## [Provided information]
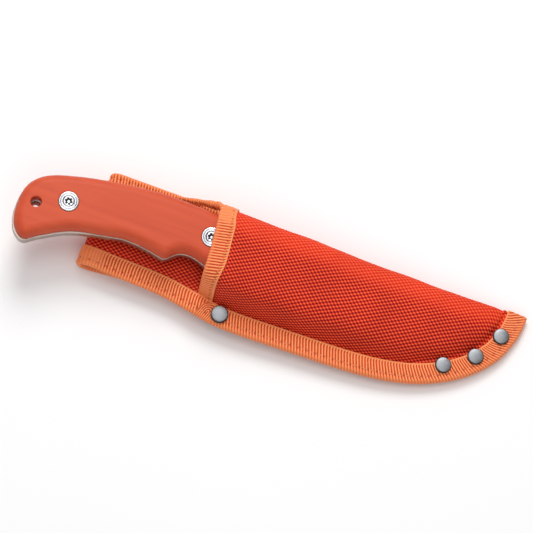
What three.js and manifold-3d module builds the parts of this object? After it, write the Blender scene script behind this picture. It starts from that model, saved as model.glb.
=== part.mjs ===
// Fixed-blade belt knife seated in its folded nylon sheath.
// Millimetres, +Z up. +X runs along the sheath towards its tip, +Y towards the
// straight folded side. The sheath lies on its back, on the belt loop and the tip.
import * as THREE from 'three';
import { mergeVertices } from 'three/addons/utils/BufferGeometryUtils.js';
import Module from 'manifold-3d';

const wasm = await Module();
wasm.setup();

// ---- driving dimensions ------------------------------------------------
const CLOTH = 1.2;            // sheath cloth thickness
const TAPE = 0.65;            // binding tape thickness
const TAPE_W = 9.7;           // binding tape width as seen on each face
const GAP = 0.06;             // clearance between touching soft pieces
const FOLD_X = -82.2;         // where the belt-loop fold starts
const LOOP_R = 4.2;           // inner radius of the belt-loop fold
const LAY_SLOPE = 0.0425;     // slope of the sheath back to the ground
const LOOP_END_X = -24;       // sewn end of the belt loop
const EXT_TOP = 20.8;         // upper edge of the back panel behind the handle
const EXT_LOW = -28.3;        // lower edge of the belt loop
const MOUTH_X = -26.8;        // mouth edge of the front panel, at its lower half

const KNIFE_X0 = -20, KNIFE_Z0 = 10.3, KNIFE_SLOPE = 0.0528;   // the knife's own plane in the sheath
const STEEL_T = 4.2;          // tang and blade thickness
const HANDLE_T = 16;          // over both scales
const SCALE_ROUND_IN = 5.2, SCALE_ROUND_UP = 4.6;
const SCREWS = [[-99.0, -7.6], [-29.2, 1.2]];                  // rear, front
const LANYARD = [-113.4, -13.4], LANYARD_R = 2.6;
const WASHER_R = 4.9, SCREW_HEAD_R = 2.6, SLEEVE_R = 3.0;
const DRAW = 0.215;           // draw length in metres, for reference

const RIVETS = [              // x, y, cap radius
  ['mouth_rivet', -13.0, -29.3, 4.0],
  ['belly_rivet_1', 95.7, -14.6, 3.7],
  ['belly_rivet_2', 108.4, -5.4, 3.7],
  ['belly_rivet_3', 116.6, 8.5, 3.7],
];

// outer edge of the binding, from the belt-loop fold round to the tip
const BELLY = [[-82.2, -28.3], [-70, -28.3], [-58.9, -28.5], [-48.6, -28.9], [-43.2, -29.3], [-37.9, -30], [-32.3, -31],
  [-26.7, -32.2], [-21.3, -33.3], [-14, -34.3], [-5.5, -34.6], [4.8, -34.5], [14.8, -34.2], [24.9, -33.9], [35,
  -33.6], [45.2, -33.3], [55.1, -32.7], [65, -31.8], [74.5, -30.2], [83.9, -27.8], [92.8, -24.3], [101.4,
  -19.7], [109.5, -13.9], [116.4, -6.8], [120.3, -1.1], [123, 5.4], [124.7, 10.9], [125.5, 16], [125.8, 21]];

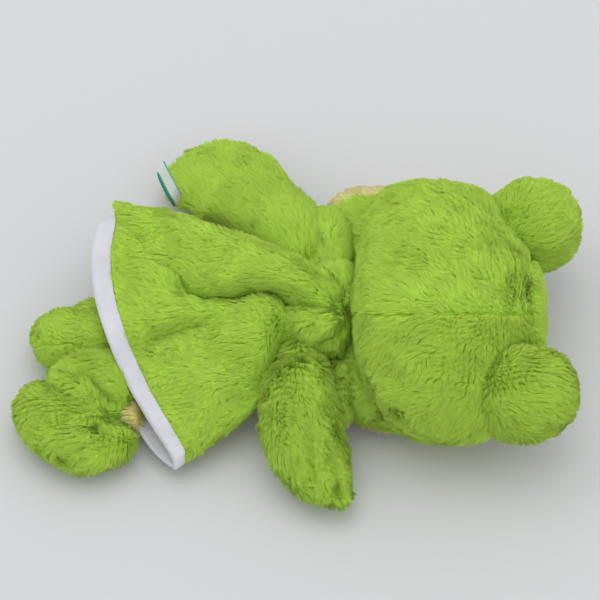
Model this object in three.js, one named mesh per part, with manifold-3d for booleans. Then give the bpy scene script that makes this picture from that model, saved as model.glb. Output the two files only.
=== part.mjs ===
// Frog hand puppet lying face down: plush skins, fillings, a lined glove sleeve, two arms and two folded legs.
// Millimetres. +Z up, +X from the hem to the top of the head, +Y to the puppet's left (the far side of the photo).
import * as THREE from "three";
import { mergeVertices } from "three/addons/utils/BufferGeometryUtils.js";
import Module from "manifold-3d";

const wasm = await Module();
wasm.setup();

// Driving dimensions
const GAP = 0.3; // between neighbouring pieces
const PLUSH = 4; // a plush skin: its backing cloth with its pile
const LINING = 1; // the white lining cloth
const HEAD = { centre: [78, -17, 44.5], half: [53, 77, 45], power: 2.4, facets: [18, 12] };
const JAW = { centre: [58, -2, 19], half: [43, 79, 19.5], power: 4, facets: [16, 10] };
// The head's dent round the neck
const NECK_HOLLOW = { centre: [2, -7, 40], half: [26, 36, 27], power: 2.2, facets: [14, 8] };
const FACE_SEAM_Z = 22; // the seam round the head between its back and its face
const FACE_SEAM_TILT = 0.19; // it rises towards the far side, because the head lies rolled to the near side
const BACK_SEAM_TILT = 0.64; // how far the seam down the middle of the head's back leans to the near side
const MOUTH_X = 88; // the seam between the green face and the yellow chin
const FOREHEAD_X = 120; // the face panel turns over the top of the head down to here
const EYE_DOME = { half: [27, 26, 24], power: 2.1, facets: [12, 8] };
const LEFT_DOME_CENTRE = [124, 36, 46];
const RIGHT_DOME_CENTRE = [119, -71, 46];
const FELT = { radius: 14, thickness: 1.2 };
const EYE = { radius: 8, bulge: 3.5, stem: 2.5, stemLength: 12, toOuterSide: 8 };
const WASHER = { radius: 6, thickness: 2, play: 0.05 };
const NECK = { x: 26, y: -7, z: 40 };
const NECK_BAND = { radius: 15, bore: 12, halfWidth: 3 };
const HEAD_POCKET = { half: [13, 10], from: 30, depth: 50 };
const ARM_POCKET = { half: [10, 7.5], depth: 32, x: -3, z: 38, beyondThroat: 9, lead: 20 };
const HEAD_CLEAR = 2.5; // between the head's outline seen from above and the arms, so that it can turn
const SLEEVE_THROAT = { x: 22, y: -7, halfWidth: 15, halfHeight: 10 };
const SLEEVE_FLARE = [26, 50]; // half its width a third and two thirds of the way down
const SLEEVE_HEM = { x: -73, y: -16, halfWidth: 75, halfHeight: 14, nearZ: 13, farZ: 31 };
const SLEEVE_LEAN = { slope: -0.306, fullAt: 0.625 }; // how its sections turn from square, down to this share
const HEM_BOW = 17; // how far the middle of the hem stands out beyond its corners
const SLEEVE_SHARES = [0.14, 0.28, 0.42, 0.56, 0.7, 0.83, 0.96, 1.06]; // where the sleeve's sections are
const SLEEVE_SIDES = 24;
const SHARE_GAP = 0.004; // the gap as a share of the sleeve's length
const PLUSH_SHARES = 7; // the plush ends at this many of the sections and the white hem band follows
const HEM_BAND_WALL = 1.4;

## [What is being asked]
Return every record above exactly as it appears.

## [Solved exercise]
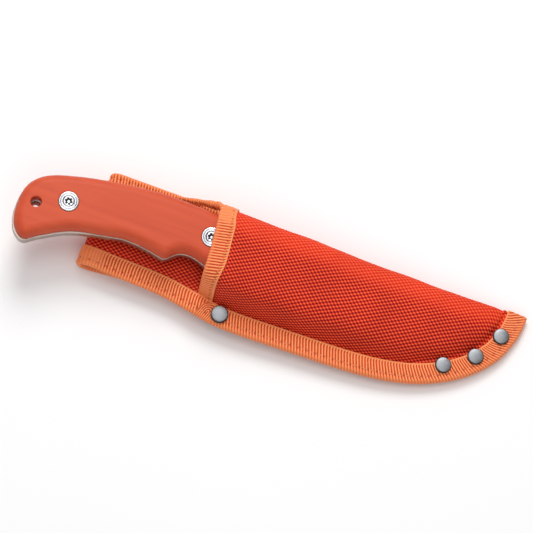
What three.js and manifold-3d module builds the parts of this object? After it, write the Blender scene script behind this picture. It starts from that model, saved as model.glb.
=== part.mjs ===
// Fixed-blade belt knife seated in its folded nylon sheath.
// Millimetres, +Z up. +X runs along the sheath towards its tip, +Y towards the
// straight folded side. The sheath lies on its back, on the belt loop and the tip.
import * as THREE from 'three';
import { mergeVertices } from 'three/addons/utils/BufferGeometryUtils.js';
import Module from 'manifold-3d';

const wasm = await Module();
wasm.setup();

// ---- driving dimensions ------------------------------------------------
const CLOTH = 1.2;            // sheath cloth thickness
const TAPE = 0.65;            // binding tape thickness
const TAPE_W = 9.7;           // binding tape width as seen on each face
const GAP = 0.06;             // clearance between touching soft pieces
const FOLD_X = -82.2;         // where the belt-loop fold starts
const LOOP_R = 4.2;           // inner radius of the belt-loop fold
const LAY_SLOPE = 0.0425;     // slope of the sheath back to the ground
const LOOP_END_X = -24;       // sewn end of the belt loop
const EXT_TOP = 20.8;         // upper edge of the back panel behind the handle
const EXT_LOW = -28.3;        // lower edge of the belt loop
const MOUTH_X = -26.8;        // mouth edge of the front panel, at its lower half

const KNIFE_X0 = -20, KNIFE_Z0 = 10.3, KNIFE_SLOPE = 0.0528;   // the knife's own plane in the sheath
const STEEL_T = 4.2;          // tang and blade thickness
const HANDLE_T = 16;          // over both scales
const SCALE_ROUND_IN = 5.2, SCALE_ROUND_UP = 4.6;
const SCREWS = [[-99.0, -7.6], [-29.2, 1.2]];                  // rear, front
const LANYARD = [-113.4, -13.4], LANYARD_R = 2.6;
const WASHER_R = 4.9, SCREW_HEAD_R = 2.6, SLEEVE_R = 3.0;
const DRAW = 0.215;           // draw length in metres, for reference

const RIVETS = [              // x, y, cap radius
  ['mouth_rivet', -13.0, -29.3, 4.0],
  ['belly_rivet_1', 95.7, -14.6, 3.7],
  ['belly_rivet_2', 108.4, -5.4, 3.7],
  ['belly_rivet_3', 116.6, 8.5, 3.7],
];

// outer edge of the binding, from the belt-loop fold round to the tip
const BELLY = [[-82.2, -28.3], [-70, -28.3], [-58.9, -28.5], [-48.6, -28.9], [-43.2, -29.3], [-37.9, -30], [-32.3, -31],
  [-26.7, -32.2], [-21.3, -33.3], [-14, -34.3], [-5.5, -34.6], [4.8, -34.5], [14.8, -34.2], [24.9, -33.9], [35,
  -33.6], [45.2, -33.3], [55.1, -32.7], [65, -31.8], [74.5, -30.2], [83.9, -27.8], [92.8, -24.3], [101.4,
  -19.7], [109.5, -13.9], [116.4, -6.8], [120.3, -1.1], [123, 5.4], [124.7, 10.9], [125.5, 16], [125.8, 21]];

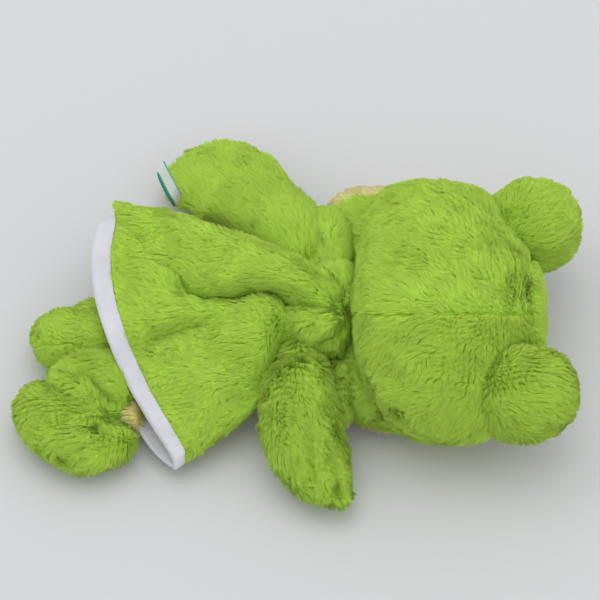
Model this object in three.js, one named mesh per part, with manifold-3d for booleans. Then give the bpy scene script that makes this picture from that model, saved as model.glb. Output the two files only.
=== part.mjs ===
// Frog hand puppet lying face down: plush skins, fillings, a lined glove sleeve, two arms and two folded legs.
// Millimetres. +Z up, +X from the hem to the top of the head, +Y to the puppet's left (the far side of the photo).
import * as THREE from "three";
import { mergeVertices } from "three/addons/utils/BufferGeometryUtils.js";
import Module from "manifold-3d";

const wasm = await Module();
wasm.setup();

// Driving dimensions
const GAP = 0.3; // between neighbouring pieces
const PLUSH = 4; // a plush skin: its backing cloth with its pile
const LINING = 1; // the white lining cloth
const HEAD = { centre: [78, -17, 44.5], half: [53, 77, 45], power: 2.4, facets: [18, 12] };
const JAW = { centre: [58, -2, 19], half: [43, 79, 19.5], power: 4, facets: [16, 10] };
// The head's dent round the neck
const NECK_HOLLOW = { centre: [2, -7, 40], half: [26, 36, 27], power: 2.2, facets: [14, 8] };
const FACE_SEAM_Z = 22; // the seam round the head between its back and its face
const FACE_SEAM_TILT = 0.19; // it rises towards the far side, because the head lies rolled to the near side
const BACK_SEAM_TILT = 0.64; // how far the seam down the middle of the head's back leans to the near side
const MOUTH_X = 88; // the seam between the green face and the yellow chin
const FOREHEAD_X = 120; // the face panel turns over the top of the head down to here
const EYE_DOME = { half: [27, 26, 24], power: 2.1, facets: [12, 8] };
const LEFT_DOME_CENTRE = [124, 36, 46];
const RIGHT_DOME_CENTRE = [119, -71, 46];
const FELT = { radius: 14, thickness: 1.2 };
const EYE = { radius: 8, bulge: 3.5, stem: 2.5, stemLength: 12, toOuterSide: 8 };
const WASHER = { radius: 6, thickness: 2, play: 0.05 };
const NECK = { x: 26, y: -7, z: 40 };
const NECK_BAND = { radius: 15, bore: 12, halfWidth: 3 };
const HEAD_POCKET = { half: [13, 10], from: 30, depth: 50 };
const ARM_POCKET = { half: [10, 7.5], depth: 32, x: -3, z: 38, beyondThroat: 9, lead: 20 };
const HEAD_CLEAR = 2.5; // between the head's outline seen from above and the arms, so that it can turn
const SLEEVE_THROAT = { x: 22, y: -7, halfWidth: 15, halfHeight: 10 };
const SLEEVE_FLARE = [26, 50]; // half its width a third and two thirds of the way down
const SLEEVE_HEM = { x: -73, y: -16, halfWidth: 75, halfHeight: 14, nearZ: 13, farZ: 31 };
const SLEEVE_LEAN = { slope: -0.306, fullAt: 0.625 }; // how its sections turn from square, down to this share
const HEM_BOW = 17; // how far the middle of the hem stands out beyond its corners
const SLEEVE_SHARES = [0.14, 0.28, 0.42, 0.56, 0.7, 0.83, 0.96, 1.06]; // where the sleeve's sections are
const SLEEVE_SIDES = 24;
const SHARE_GAP = 0.004; // the gap as a share of the sleeve's length
const PLUSH_SHARES = 7; // the plush ends at this many of the sections and the white hem band follows
const HEM_BAND_WALL = 1.4;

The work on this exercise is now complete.